E:\github\whisper.cpp\src\whisper.cpp(4851,53): error C3688: 文本后缀"鈾"无效；未找到文文本运算符或文本运算符模板"operator """"鈾" [E:\github\whi

sper.cpp\build\src\whisper.vcxproj]

E:\github\whisper.cpp\src\whisper.cpp(4852,1): error C3688: 文本后缀"鈾"无效；未找到文文本运算符或文本运算符模板"operator """"鈾" [E:\github\whis

per.cpp\build\src\whisper.vcxproj]

4851这一行：

复制代码

    "♪♪♪","♩", "♪", "♫", "♬", "♭", "♮", "♯"

4852这一行：

复制代码

};

不明白该怎么办，文心一言说：

‌将文件保存为Unicode格式‌：
- 打开whisper.cpp文件，使用支持Unicode编码的文本编辑器（如Notepad++、Visual Studio Code等）。
- 将文件另存为，选择编码格式为UTF-8（无BOM）或UTF-16（根据您的编译器支持情况选择）。
- 保存文件并关闭编辑器。
‌修改项目设置‌：
- 在您的Visual Studio项目中，右键点击whisper.cpp文件，选择"属性"。
- 在"配置属性"->"常规"->"字符集"中，选择"使用Unicode字符集"或"使用多字节字符集（与项目编码一致）"。
- 如果您选择了UTF-8编码，请确保项目中所有相关文件都使用相同的编码，并且编译器设置也支持UTF-8。

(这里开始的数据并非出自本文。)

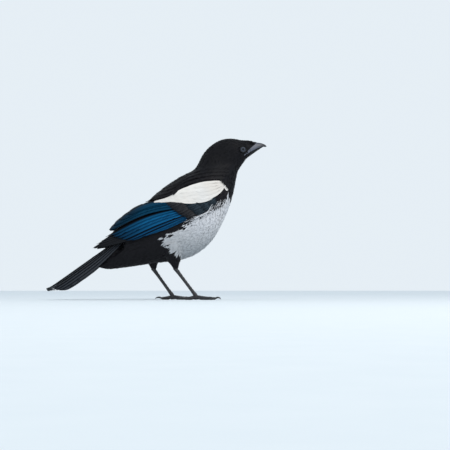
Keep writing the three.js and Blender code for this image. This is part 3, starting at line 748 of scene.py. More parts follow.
def side_view(u, v):
    """The drawn X and Z of a place given along the wing and across it."""
    return (
        WING_BEND[0] - math.cos(WING_DIP) * u - math.sin(WING_DIP) * v,
        WING_BEND[1] - math.sin(WING_DIP) * u + math.cos(WING_DIP) * v,
    )


def wing_shell(side, u, v):
    rise = (v - through(SHELL_MIDDLE, u)) / through(SHELL_RADIUS, u)
    share = np.sqrt(np.maximum(0.03, 1 - rise * rise))
    x, z = side_view(u, v)
    return np.stack([x, side * through(SHELL_BREADTH, u) * share, z], axis=-1)


def on_wing(side):
    """Places on a wing, u along it, v across it and lift off its face."""

    def place(u, v, lift):
        here = wing_shell(side, u, v)
        out = np.cross(wing_shell(side, u + 0.5, v) - here, wing_shell(side, u, v + 0.5) - here)
        out /= np.maximum(np.linalg.norm(out, axis=-1), 1e-9)[..., None]
        out *= np.where(out[..., 1:2] * side < 0, -1, 1)
        return here + out * lift[..., None]

    return place


BLUNT = [(0, 0.45), (0.15, 0.78), (0.45, 0.97), (0.75, 1), (0.9, 0.86), (0.96, 0.62), (1, 0.16)]
POINTED = [(0, 0.5), (0.2, 0.85), (0.5, 1), (0.72, 0.86), (0.88, 0.58), (0.96, 0.32), (1, 0.08)]


def laid_vanes(place, vanes, template, roundness=None):
    """Long vanes on a surface: points, faces, marks along, across and at random for each vane,
    and where a roundness is given, normals that follow the surface so that tiers blend."""
    form, faces = template
    t, s, face = form[:, 0], form[:, 1], form[:, 2]
    all_points, all_faces, normals = [], [], []
    marks = {"Along": [], "Across": [], "Edge": [], "Run": [], "Tone": []}
    for number, vane in enumerate(vanes):
        root, middle, tip = (np.array(p, float) for p in vane["line"])
        slope = -3 * root + 4 * middle - tip
        bend = 2 * root - 4 * middle + 2 * tip
        centre = root + slope * t[:, None] + bend * t[:, None] ** 2
        along = slope + 2 * bend * t[:, None]
        along /= np.linalg.norm(along, axis=1)[:, None]
        length = np.linalg.norm(tip - root)
        half = vane["half"] * through(vane.get("outline", BLUNT), t)
        fray = 1 - 0.05 * rng.random(len(t)) * (np.abs(s) > 0.99)
        split = (np.abs(s) > 0.99) & (rng.random(len(t)) < vane.get("splits", 0.03))
        aside = s * half * fray * np.where(split, 0.72, 1)
        aside = aside + vane.get("shaft", 0) * half * (1 - s * s)
        u = centre[:, 0] - along[:, 1] * aside
        v = centre[:, 1] + along[:, 0] * aside
        low, high = vane["lift"]
        rise = low + (high - low) * eased(0, 0.6, t) - vane.get("tilt", 0) * s
        rise = rise + vane.get("camber", 0.5) * (1 - s * s)
        rise = rise + face * vane.get("thick", 0.3) / 2 * (1 - 0.5 * t)
        shaft = (np.abs(s) < 0.01) & (face > 0)
        rise = rise + shaft * vane.get("rib", 0.28) * (1 - 0.8 * t)
        here = place(u, v, rise)
        all_points.append(here)
        all_faces.append(faces + number * len(form))
        if roundness is not None:
            out = unit(place(u, v, rise + 1) - here)
            across = unit(place(u - along[:, 1] / 2, v + along[:, 0] / 2, rise) - here)
            facing = np.where(face < 0, -1, 1)[:, None]
            normals.append(unit(out + across * (s * roundness)[:, None]) * facing)
        marks["Along"].append(t * length)
        marks["Across"].append(s * half)
        marks["Edge"].append(s)
        marks["Run"].append(t)
        marks["Tone"].append(np.full(len(t), rng.random()))
    marks = {mark: np.concatenate(values) for mark, values in marks.items()}
    normals = np.concatenate(normals) if normals else None
    return np.concatenate(all_points), np.concatenate(all_faces), marks, normals


def place_between(places, share):
    """A place among the first, middle and last of a tier."""
    at = np.linspace(0, 1, len(places))
    return tuple(
        float(through([(a, p[axis]) for a, p in zip(at, places)], share)) for axis in (0, 1)
    )


def tier(count, roots, tips, **form):
    """The vanes of one tier, from the uppermost to the lowest."""
    made = []
    for i in range(count):
        share = i / max(1, count - 1)
        root = np.array(place_between(roots, share)) + rng.normal(0, 0.4, 2)
        tip = np.array(place_between(tips, share)) + rng.normal(0, 0.5, 2)
        made.append({"line": (root, (root + tip) / 2, tip), **form})
    return made


def vanes_object(name, place, vanes, template, material, slot, *nodes, roundness=None):
    points, faces, marks, normals = laid_vanes(place, vanes, template, roundness)
    mesh = numbered_mesh(name, spots(points), faces, marks, normals)
    return mesh_object(name, mesh, material, slot, *nodes)


# Structural blue. The barbs scatter blue over a black ground, so the vane is part metallic. Each
# one is black towards its covered edge, partly its real black inner web and partly painted shade
# where it runs under the next feather, and darkens to its tip.
def wing_blue(name, deep, bright, black_and_shade_from, black_and_shade_to, dark_from=0.55, glossy=0.3):
    made, shader = new_material(name)
    streaks, tone = barbs(made, pitch=1.1, slant=1.6)
    spread = add_node(
        made, "ShaderNodeMapRange", {"Value": streaks, "From Min": 0.3, "From Max": 0.7}
    )
    shared = add_node(
        made, "ShaderNodeMath", {0: tone, 1: 0.35, 2: spread.outputs[0]}, operation="MULTIPLY_ADD"
    )
    settled = add_node(
        made, "ShaderNodeMath", {0: shared.outputs[0], 1: 0.74}, operation="MULTIPLY"
    )
    blue = add_node(
        made, "ShaderNodeMix",
        {"Factor": settled.outputs[0], "A": linear(deep), "B": linear(bright)}, data_type="RGBA"
    ).outputs["Result"]
    run = add_node(made, "ShaderNodeAttribute", attribute_name="Run")
    towards_tip = add_node(
        made, "ShaderNodeMapRange",
        {"Value": run.outputs["Fac"], "From Min": dark_from, "From Max": 1.0, "To Max": 0.75}
    )
    duller = add_node(
        made, "ShaderNodeMix",
        {"Factor": towards_tip.outputs[0], "A": blue, "B": linear("#081018")}, data_type="RGBA"
    ).outputs["Result"]
    # black towards the covered edge: the real black inner web, with painted shade reaching into the
    # exposed web beside it
    edge = add_node(made, "ShaderNodeAttribute", attribute_name="Edge")
    black_web_and_painted_shade = add_node(
        made, "ShaderNodeMapRange",
        {"Value": edge.outputs["Fac"], "From Min": black_and_shade_from, "From Max": black_and_shade_to}
    )
    colour = add_node(
        made, "ShaderNodeMix", {"Factor": black_web_and_painted_shade.outputs[0], "A": duller, "B": linear("#05060a")},
        data_type="RGBA"
    ).outputs["Result"]
    made.node_tree.links.new(colour, shader.inputs["Base Color"])
    relief = add_node(
        made, "ShaderNodeBump", {"Height": streaks, "Strength": 0.3, "Distance": 0.0002}
    )
    made.node_tree.links.new(relief.outputs[0], shader.inputs["Normal"])
    shader.inputs["Metallic"].default_value = glossy
    shader.inputs["Roughness"].default_value = 0.42
    shader.inputs["Specular IOR Level"].default_value = 0.06
    return made


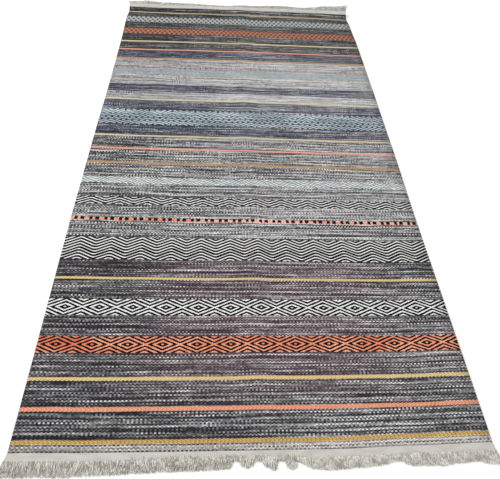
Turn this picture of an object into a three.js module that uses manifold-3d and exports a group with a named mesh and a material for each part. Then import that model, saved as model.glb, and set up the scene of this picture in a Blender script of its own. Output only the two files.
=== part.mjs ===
import * as THREE from 'three';
import Module from 'manifold-3d';

// A kilim-pattern rug lying on a floor. X runs across it, Y along it and Z up, with the floor at z = 0.
// It is three pieces: the woven field, and a fringe on a woven heading at each end of it.

// Driving sizes, in millimetres
const FIELD_WIDTH = 800;
const FIELD_LENGTH = 1520;
const CLOTH_THICKNESS = 3;
const HEADING_WIDTH = 14;
const NEAR_HEADING_OVERHANG = 4;
const FAR_HEADING_OVERHANG = 1;
const SEAM_GAP = 0.3;
const FRINGE_LENGTH = 24;
const LOCKS_PER_END = 108;

// The cloth's own unevenness, in millimetres and shares
const CENTRE_CREASE = { x: 5, halfWidth: 45, height: 2.3, fadeBeforeEnd: 90 };
const SIDE_RIDGE = { startX: -272, startY: 205, endX: -212, endY: 505, halfWidth: 48, height: 4.6 };
const END_LIFT = { startY: 738, bendLength: 10, slope: 0.48 };

// How the far end's lift varies across the rug
const LIFT_ACROSS = [
  { x: -400, share: 0.86 },
  { x: -320, share: 1.0 },
  { x: -70, share: 0.86 },
  { x: 160, share: 0.98 },
  { x: 230, share: 0.94 },
  { x: 330, share: 1.12 },
  { x: 400, share: 1.3 },
];

// How far each long edge wanders out (+) or in (-) from a straight line, and how fast that fades inwards
const WANDER_FADE_POWER = 4;
const EDGE_WANDER = [
  { y: -760, left: -1, right: 1 },
  { y: -250, left: 1, right: 0 },
  { y: 0, left: 0, right: 2 },
  { y: 290, left: -3, right: 2 },
  { y: 530, left: -3.5, right: 1 },
  { y: 690, left: -1, right: -3 },
  { y: 735, left: -4, right: -7.5 },
  { y: 760, left: -4, right: -8 },
];

// The reach of the near fringe across the rug, as a share of its full length
const NEAR_FRINGE_REACH = [
  { x: -400, share: 0.92 },
  { x: -250, share: 0.97 },
  { x: -120, share: 0.84 },
  { x: -38, share: 0.66 },
  { x: -15, share: 0.86 },
  { x: 20, share: 0.66 },
  { x: 62, share: 0.84 },
  { x: 200, share: 0.9 },
  { x: 240, share: 0.72 },
  { x: 330, share: 0.9 },
  { x: 400, share: 0.96 },
];

// A lock's width, height, place and sway along its length, as shares
const NEAR_LOCK_STEPS = [
  { along: 0, width: 1, height: 1, sway: 0, lift: 0 },
  { along: 0.35, width: 0.95, height: 0.85, sway: 0.45, lift: 0 },
  { along: 0.7, width: 0.8, height: 0.7, sway: -0.2, lift: 0 },
  { along: 1, width: 0.45, height: 0.5, sway: 0.55, lift: 0 },
];
const FAR_LOCK_STEPS = [
  { along: 0, width: 1, height: 1, sway: 0, lift: 1 },
  { along: 0.3, width: 0.95, height: 0.9, sway: 0.3, lift: 1.12 },
  { along: 0.6, width: 0.85, height: 0.8, sway: 0.5, lift: 0.55 },
  { along: 0.84, width: 0.7, height: 0.7, sway: 0.1, lift: 0 },
  { along: 1, width: 0.45, height: 0.5, sway: -0.2, lift: 0 },
];
const LOCK = { width: 5.2, height: 2.4, rootDepth: 3, sway: 5, swaySpread: 1, reachSpread: 0.08 };
const FAR_FRINGE_REACH = 0.96;

// The locks lean together in waves of uneven length along the rug's end
const LOCK_WAVE = { length: 31, unevenness: 1.3, unevenLength: 87 };

// Where the sheets' grid lines run, closer where the cloth bends
const FIELD_LINES_ACROSS = [
  { from: -400, to: -330, spacing: 35 },
  { from: -330, to: -150, spacing: 18 },
  { from: -150, to: -45, spacing: 35 },
  { from: -45, to: 55, spacing: 12.5 },
  { from: 55, to: 400, spacing: 58 },
];
const FIELD_LINES_ALONG = [
  { from: -760, to: 205, spacing: 70 },
  { from: 205, to: 505, spacing: 30 },
  { from: 505, to: 738, spacing: 60 },
  { from: 738, to: 760, spacing: 4 },
];
const HEADING_LINES = { wide: 60, close: 15, creaseFrom: -40, creaseTo: 50 };

const HALF_WIDTH = FIELD_WIDTH / 2;
const HALF_LENGTH = FIELD_LENGTH / 2;

const FIELD_COLOUR = 0x6b6a6c;
const HEADING_COLOUR = 0xc9c6bd;

const wasm = await Module();
wasm.setup();

// A smooth hump that is 1 at the middle and exactly 0 from the half width out
function hump(distance, halfWidth) {
  const share = Math.min(Math.abs(distance) / halfWidth, 1);
  return 0.5 * (1 + Math.cos(Math.PI * share));
}

// A value read from a table between its rows, eased so that it has no corners
function readTable(rows, key, value, at) {
  if (at <= rows[0][key]) return rows[0][value];
  for (let i = 1; i < rows.length; i += 1) {
    const before = rows[i - 1];
    const after = rows[i];
    if (at <= after[key]) {
      const share = (at - before[key]) / (after[key] - before[key]);
      const eased = share * share * (3 - 2 * share);
      return before[value] + (after[value] - before[value]) * eased;
    }
  }
  return rows[rows.length - 1][value];
}

// The ridge left along the middle by folding the rug lengthwise
function centreCrease(x, y) {
  const fromNearEnd = y + HALF_LENGTH;
  const fade = Math.min(Math.max(fromNearEnd / CENTRE_CREASE.fadeBeforeEnd, 0), 1);
  return CENTRE_CREASE.height * fade * hump(x - CENTRE_CREASE.x, CENTRE_CREASE.halfWidth);
}

// A shorter, slanting ridge in the far left quarter
function sideRidge(x, y) {
  const length = SIDE_RIDGE.endY - SIDE_RIDGE.startY;
  const along = (y - SIDE_RIDGE.startY) / length;
  if (along <= 0 || along >= 1) return 0;
  const ridgeX = SIDE_RIDGE.startX + (SIDE_RIDGE.endX - SIDE_RIDGE.startX) * along;
  return SIDE_RIDGE.height * hump(along - 0.5, 0.5) * hump(x - ridgeX, SIDE_RIDGE.halfWidth);
}

// The far end curls up off the floor, more at its right corner
function endLift(x, y) {
  const past = y - END_LIFT.startY;
  if (past <= 0) return 0;
  const bent = Math.min(past, END_LIFT.bendLength);
  const rise = (bent * bent) / (2 * END_LIFT.bendLength) + (past - bent);
  return END_LIFT.slope * rise * readTable(LIFT_ACROSS, 'x', 'share', x);
}

function undersideHeight(x, y) {
  return centreCrease(x, y) + sideRidge(x, y) + endLift(x, y);
}

// Grid lines through stretches that follow on from each other, at each stretch's spacing or a little less
function gridLines(stretches) {
  const lines = [stretches[0].from];
  for (const { from, to, spacing } of stretches) {
    const steps = Math.ceil((to - from) / spacing);
    for (let i = 1; i <= steps; i += 1) {
      lines.push(from + ((to - from) * i) / steps);
    }
  }
  return lines;
}

// A closed sheet on a grid of lines, with its underside at the cloth's height
function clothSheet(linesAcross, linesAlong, edgeShift) {
  const columns = linesAcross.length;
  const rows = linesAlong.length;
  const layer = columns * rows;
  const points = [];
  for (const z of [0, CLOTH_THICKNESS]) {
    for (const y of linesAlong) {
      for (const x of linesAcross) {
        const shiftedX = x + edgeShift(x, y);
        points.push(shiftedX, y, undersideHeight(shiftedX, y) + z);
      }
    }
  }
  const faces = [];
  const quad = (a, b, c, d) => faces.push(a, b, c, a, c, d);
  for (let row = 0; row < rows - 1; row += 1) {
    for (let column = 0; column < columns - 1; column += 1) {
      const a = row * columns + column;
      const b = a + 1;
      const c = b + columns;
      const d = a + columns;
      quad(a, d, c, b);
      quad(a + layer, b + layer, c + layer, d + layer);
    }
  }
  for (let column = 0; column < columns - 1; column += 1) {
    const near = column;
    const far = (rows - 1) * columns + column;
    quad(near, near + 1, near + 1 + layer, near + layer);
    quad(far + 1, far, far + layer, far + 1 + layer);
  }
  for (let row = 0; row < rows - 1; row += 1) {
    const left = row * columns;
    const right = left + columns - 1;
    quad(left + columns, left, left + layer, left + columns + layer);
    quad(right, right + columns, right + columns + layer, right + layer);
  }
  return { points, faces };
}

function toGeometry({ points, faces }) {
  const geometry = new THREE.BufferGeometry();
  geometry.setAttribute('position', new THREE.Float32BufferAttribute(points, 3));
  geometry.setIndex(faces);
  geometry.computeVertexNormals();
  return geometry;
}

function toSolid({ points, faces }) {
  const mesh = new wasm.Mesh({
    numProp: 3,
    vertProperties: new Float32Array(points),
    triVerts: new Uint32Array(faces),
  });
  return new wasm.Manifold(mesh);
}

function toCloth(name, geometry, colour) {
  const material = new THREE.MeshStandardMaterial({ color: colour, roughness: 0.95, metalness: 0 });
  const mesh = new THREE.Mesh(geometry, material);
  mesh.name = name;
  return mesh;
}

// The long edges wander by a few millimetres, and the shift fades towards the middle
function fieldEdgeShift(x, y) {
  const side = x < 0 ? 'left' : 'right';
  const out = readTable(EDGE_WANDER, 'y', side, y);
  const towardsEdge = Math.abs(x) / HALF_WIDTH;
  return Math.sign(x) * out * towardsEdge ** WANDER_FADE_POWER;
}

function wovenField() {
  const sheet = clothSheet(gridLines(FIELD_LINES_ACROSS), gridLines(FIELD_LINES_ALONG), fieldEdgeShift);
  return toCloth('field', toGeometry(sheet), FIELD_COLOUR);
}

// A repeatable spread of numbers from -0.5 to 0.5, by the usual multiply-and-divide rule
function makeSpread(seed) {
  const multiplier = 16807;
  const modulus = 2147483647;
  let state = seed;
  return () => {
    state = (state * multiplier) % modulus;
    return state / modulus - 0.5;
  };
}

function lockSway(x) {
  const uneven = LOCK_WAVE.unevenness * Math.sin(x / LOCK_WAVE.unevenLength);
  return LOCK.sway * Math.sin(x / LOCK_WAVE.length + uneven);
}

// One three-sided lock with a flat underside, from inside the heading out to its tip
function lock({ rootX, rootY, outward, rootHeight, length, sway, steps }) {
  const points = [];
  const ring = (x, y, z, width, height) => {
    points.push(x - (width / 2) * outward, y, z);
    points.push(x + (width / 2) * outward, y, z);
    points.push(x, y, z + height);
  };
  ring(rootX, rootY - LOCK.rootDepth * outward, rootHeight, LOCK.width, LOCK.height);
  for (const step of steps) {
    const x = rootX + sway * step.sway;
    const y = rootY + outward * length * step.along;
    ring(x, y, rootHeight * step.lift, LOCK.width * step.width, LOCK.height * step.height);
  }
  const faces = [0, 1, 2];
  const last = points.length / 3 - 3;
  for (let start = 0; start < last; start += 3) {
    for (let side = 0; side < 3; side += 1) {
      const a = start + side;
      const b = start + ((side + 1) % 3);
      faces.push(a, a + 3, b + 3, a, b + 3, b);
    }
  }
  faces.push(last, last + 2, last + 1);
  return toSolid({ points, faces });
}

// The heading is a narrow woven strip, and each lock's root is joined into its outer edge
function fringeOnHeading({ name, outward, overhang, seed, steps, reachShare }) {
  const halfHeading = HALF_WIDTH + overhang;
  const inner = outward * (HALF_LENGTH + SEAM_GAP);
  const outer = inner + outward * HEADING_WIDTH;
  const { wide, close, creaseFrom, creaseTo } = HEADING_LINES;
  const along = gridLines([
    { from: Math.min(inner, outer), to: Math.max(inner, outer), spacing: HEADING_WIDTH / 2 },
  ]);
  const across = gridLines([
    { from: -halfHeading, to: creaseFrom, spacing: wide },
    { from: creaseFrom, to: creaseTo, spacing: close },
    { from: creaseTo, to: halfHeading, spacing: wide },
  ]);
  const heading = toSolid(clothSheet(across, along, () => 0));
  const spread = makeSpread(seed);
  const pitch = (2 * halfHeading - LOCK.width) / (LOCKS_PER_END - 1);
  const solids = [heading];
  for (let i = 0; i < LOCKS_PER_END; i += 1) {
    const rootX = -halfHeading + LOCK.width / 2 + pitch * i;
    const sway = lockSway(rootX) + LOCK.swaySpread * spread();
    const length = FRINGE_LENGTH * Math.min(1, reachShare(rootX) + LOCK.reachSpread * spread());
    const rootHeight = undersideHeight(rootX, outer);
    solids.push(lock({ rootX, rootY: outer, outward, rootHeight, length, sway, steps }));
  }
  const joined = wasm.Manifold.union(solids).getMesh();
  const geometry = toGeometry({ points: [...joined.vertProperties], faces: [...joined.triVerts] });
  return toCloth(name, geometry, HEADING_COLOUR);
}

const rug = new THREE.Group();
rug.name = 'kilim_rug';
rug.add(wovenField());
rug.add(
  fringeOnHeading({
    name: 'near_fringe',
    outward: -1,
    overhang: NEAR_HEADING_OVERHANG,
    seed: 11,
    steps: NEAR_LOCK_STEPS,
    reachShare: (x) => readTable(NEAR_FRINGE_REACH, 'x', 'share', x),
  }),
);
rug.add(
  fringeOnHeading({
    name: 'far_fringe',
    outward: 1,
    overhang: FAR_HEADING_OVERHANG,
    seed: 29,
    steps: FAR_LOCK_STEPS,
    reachShare: () => FAR_FRINGE_REACH,
  }),
);

export default rug;
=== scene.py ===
"""A kilim-pattern rug lying on a pale floor: a flat-woven field with a fringed heading at each end."""

import math

import bpy
import numpy as np
from mathutils import Matrix, Vector


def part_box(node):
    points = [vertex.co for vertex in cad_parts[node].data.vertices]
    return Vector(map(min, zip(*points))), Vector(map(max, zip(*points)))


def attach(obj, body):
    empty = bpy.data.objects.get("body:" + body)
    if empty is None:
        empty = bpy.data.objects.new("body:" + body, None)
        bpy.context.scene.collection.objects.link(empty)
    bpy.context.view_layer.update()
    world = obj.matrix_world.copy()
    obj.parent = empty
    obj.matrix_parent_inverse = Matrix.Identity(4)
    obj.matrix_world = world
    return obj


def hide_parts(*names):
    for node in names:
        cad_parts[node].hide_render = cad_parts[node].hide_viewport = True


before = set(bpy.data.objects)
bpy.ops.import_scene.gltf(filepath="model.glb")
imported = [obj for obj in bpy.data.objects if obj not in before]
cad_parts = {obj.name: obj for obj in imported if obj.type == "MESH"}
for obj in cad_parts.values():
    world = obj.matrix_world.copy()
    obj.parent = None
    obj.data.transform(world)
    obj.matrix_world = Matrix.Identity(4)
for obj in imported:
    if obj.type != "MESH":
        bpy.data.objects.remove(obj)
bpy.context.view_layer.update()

# Driving sizes. Cloth sizes are in millimetres, and MM turns them into metres
MM = 0.001
MM_PER_METRE = 1000
HALF_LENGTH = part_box("field")[1].y / MM
FIELD_LENGTH = 2 * HALF_LENGTH
HALF_WIDTH = 400.0
CLOTH_THICKNESS = 3.0
HEADING_WIDTH = 14.0
HEADING_OVERHANG = 1.0
SEAM_GAP = 0.05
FRINGE_LENGTH = 24.0

# The weave: the motifs' repeat and its parts, warp ends, ribs of two ends, picks, and rows of three picks
REPEAT = 64.0
HALF_REPEAT = REPEAT / 2
QUARTER_REPEAT = REPEAT / 4
EIGHTH_REPEAT = REPEAT / 8
END = REPEAT / 36
RIB = 2 * END
PICK = END / 2
ROW = 3 * PICK
FIRST_CENTRE = -367.0
ROW_DEPTH = 0.35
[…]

将文件用notepad转存为utf-16LE，再编译，通过！

生成了whisper-cli文件，在build\bin\Release 目录里。

测试whisper-cli文件报错：

whisper-cli文件，测试

复制代码

E:\github\whisper.cpp>build\bin\Release\whisper-cli -f samples\jfk.wav
whisper_init_from_file_with_params_no_state: loading model from 'models/ggml-base.en.bin'
whisper_init_from_file_with_params_no_state: failed to open 'models/ggml-base.en.bin'
error: failed to initialize whisper context

应该是模型还没下载完成

重新下载模型：

models\download-ggml-model.cmd base.en